(Data items)
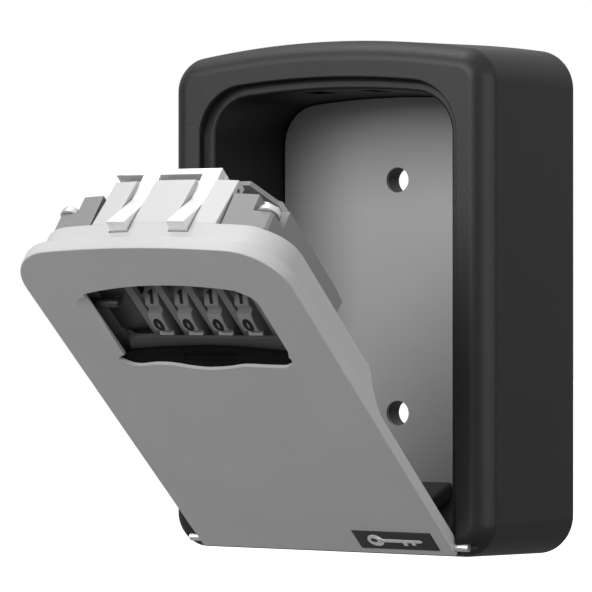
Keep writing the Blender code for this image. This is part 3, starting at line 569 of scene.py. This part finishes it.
def scoop_cutter():
    """Shallow wedge at the window's left: nothing at its left edge and foot, deepest inside."""
    columns, rows = 10, 26
    left, right, foot, head = -23.5, -18.4, 75.8, 93.2
    corner_width, corner_height = 3.2, 3.4     # rounded top left corner
    ramp_width, ramp_height = 3.8, 13.0        # where the depth grows
    least, added = 0.01, 0.62                  # depth

    def left_edge(z):
        k = max(0.0, z - (head - corner_height)) / corner_height
        return left + corner_width * (1 - math.sqrt(max(0.0, 1 - k * k)))

    def depth(x, z, edge):
        across = max(0.0, min(1.0, (x - edge) / ramp_width))
        up = max(0.0, min(1.0, (z - foot) / ramp_height))
        return least + added * across * (up * up * (3 - 2 * up))

    bm = bmesh.new()
    front, back = [], []
    for j in range(rows + 1):
        z = foot + (head - foot) * (j / rows)
        edge = left_edge(z)
        xs = [edge + (right - edge) * i / columns for i in range(columns + 1)]
        front.append([bm.verts.new((x, -1.0, z)) for x in xs])
        back.append([bm.verts.new((x, depth(x, z, edge), z)) for x in xs])
    for f0, f1, b0, b1 in zip(front, front[1:], back, back[1:]):
        for i in range(columns):
            bm.faces.new((f0[i], f0[i + 1], f1[i + 1], f1[i]))
            bm.faces.new((b0[i], b1[i], b1[i + 1], b0[i + 1]))
    for f0, f1, b0, b1 in zip(front, front[1:], back, back[1:]):
        bm.faces.new((f0[0], f1[0], b1[0], b0[0]))
        bm.faces.new((f0[-1], b0[-1], b1[-1], f1[-1]))
    for i in range(columns):
        bm.faces.new((front[0][i], back[0][i], back[0][i + 1], front[0][i + 1]))
        bm.faces.new((front[-1][i], front[-1][i + 1], back[-1][i + 1], back[-1][i]))
    return from_bm("scoop", bm)


def build_door():
    door = arched_loft("door_casting", DOOR_OUTLINE, DOOR_STATIONS)
    add_skirt(door)
    add_latch_block(door)
    for side in SIDES:
        join(door, rod_y("top_boss", side * TOP_SCREW_X, TOP_BOSS_Z, 2.8, 9.75, 2.5, 32))
        join(door, rod_y("low_boss", side * LOW_SCREW_X, LOW_SCREW_Z, 2.8, 10.8, 2.6, 32))
    taper = [(12.5, 57.0)] + SKIRT_TAPER + [(3.2, 30.0), (12.5, 30.0)]
    cut(door, profile("taper", taper, -40, 40))
    cut(door, slab("shutter_channel", rect(-25.0, 46.5, 25.0, 98.3), 0.85, 3.8))
    cut(door, slab("lip_pocket", [(x, z - 0.3) for x, z in offset_outline(LIP, 0.1)], -1, 1.6))
    cut(door, slab("window", window_outline(), -1, 1.6))
    cut(door, scoop_cutter())
    tools = []
    for side in SIDES:
        tools += [
            box("hook_gap", span(side, 5.15, 10.15), (7.2, 26.0), (95.0, 112.0)),
            rod_x("hinge_bore", DOOR_HINGE_Y, DOOR_HINGE_Z, side * 27.9, side * 36, 1.06, 24),
            rod_y("top_thread", side * TOP_SCREW_X, TOP_BOSS_Z, 4.6, 12.0, 1.08, 20),
            rod_y("low_thread", side * LOW_SCREW_X, LOW_SCREW_Z, 4.6, 12.0, 1.08, 20),
        ]
    tools.append(box("badge_pocket", (10.2, 30.9), (-1, 0.4), (1.9, 8.8)))
    tools.append(rod_x("block_hole", 21.3, 103.2, 12.0, 18.0, 0.6, 20))
    cut(door, *tools)
    clean(door)
    place(door, "door", DOOR_GREY, "door_shell", angle=28)


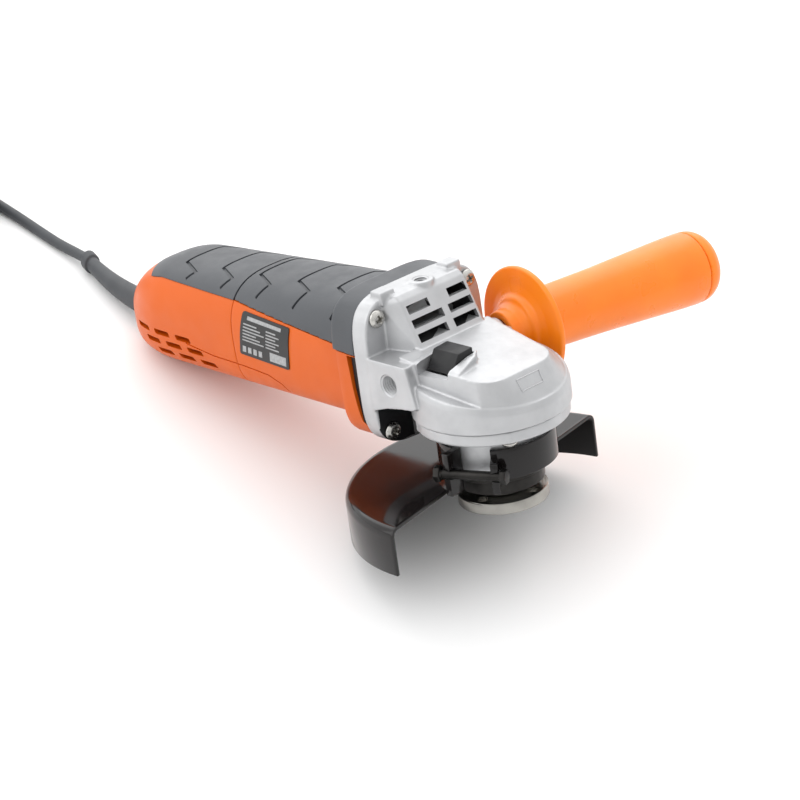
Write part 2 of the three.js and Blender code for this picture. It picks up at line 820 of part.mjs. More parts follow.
function strainRelief() {
  const end = bodyRear - reliefLength;
  const stations = [
    end, end + 4.9, end + 5.1, ...spread(end + 8, bodyRear, 5), bodyRear + 12,
  ];
  const boot = loft(stations, reliefSection, 12);
  const rib = bar(7.6, [bodyRear + 12, 0, reliefHeight], [bodyRear + 14, 0, reliefHeight], 12);
  return join(boot, rib);
}

// ---- side handle -----------------------------------------------------------------------------
// Built along +Z from the socket's face, then laid along the handle's axis.
function handleGrip() {
  const disc = handleDiscDistance;
  const end = handleLength;
  return turned([
    [6.2, 1],
    [9, 1],
    [9, disc - 5],
    [14, disc - 3.5],
    [handleDiscRadius, disc - 1.6],
    [handleDiscRadius, disc + 0.8],
    [14.4, disc + 2.4],
    [13.8, disc + 8],
    [14.6, disc + 40],
    [16.6, end - 12],
    [16.8, end - 2],
    [12.4, end - 2],
    [12.4, end - 12],
    [6.2, end - 12],
  ], 24);
}

function handleCap() {
  return turned([
    [0, handleLength - 9],
    [12, handleLength - 9],
    [12, handleLength - 1.7],
    [16.8, handleLength - 1.7],
    [15.6, handleLength + 3.4],
    [11, handleLength + 7.4],
    [0, handleLength + 9],
  ], 24);
}

function handleStud() {
  return turned([[0, -8], [4.1, -8], [4.1, 0.6], [5.9, 0.6], [5.9, 60], [0, 60]], 16);
}

function lockButton() {
  return sidePrism([[-8.7, 6.3], [6.7, 6.3], [6.7, 14], [-8.7, 14.6]], -22.4, -9.3);
}

// ---- assembly --------------------------------------------------------------------------------
const group = new THREE.Group();
const tool = new THREE.Group();
group.add(tool);

function add(parent, name, made, material) {
  const mesh = new THREE.Mesh(made.isBufferGeometry ? made : geometryOf(made), material);
  mesh.name = name;
  parent.add(mesh);
  return mesh;
}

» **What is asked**
Review the preceding data and report every line that includes the string "part".

» **Task solution**
Keep writing the Blender code for this image. This is part 3, starting at line 569 of scene.py. This part finishes it.
Write part 2 of the three.js and Blender code for this picture. It picks up at line 820 of part.mjs. More parts follow.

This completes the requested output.